Renner spoke about what he deemed the legislative successes that he worked on with DeSantis and the Legislature during his term as speaker, which included his sponsorship of an expansive and controversial voucher law to provide public money for children to attend parochial, secular, and other private schools across the state, regardless of family income. That program has now expanded to 500,000 students statewide.

A recently released audit for the 2024-2025 school year found a “myriad of accountability challenges” with the school choice program, with millions of dollars in overspending as well as lack of oversight and delays in scholarship payments.

“I think you don’t want to throw the baby out with the bathwater,” Renner responded. “This is a great program, but if out of that half-a-million there are 50 or 500 that are not complying in the right way, kick them off the program. That’s enforcement. Don’t use any problems along the way to eliminate the program or redo the program.”

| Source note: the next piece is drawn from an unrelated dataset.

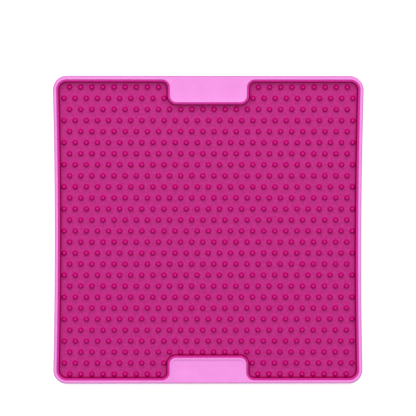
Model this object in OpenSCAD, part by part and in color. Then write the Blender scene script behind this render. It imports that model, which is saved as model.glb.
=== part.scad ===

Despite the fact that he considers himself the main challenger to Donalds in the Republican primary, Renner says his campaign is centered on the needs of the electorate.

“I’m not running a campaign against him, I’m running a campaign for the people of Florida,” he said. “I’m putting Florida first. I have leadership that the other candidates frankly don’t have. I’ve delivered results. And again, I’m focused on people’s needs. It’s a ‘we’ campaign, it’s not a ‘me’ campaign.”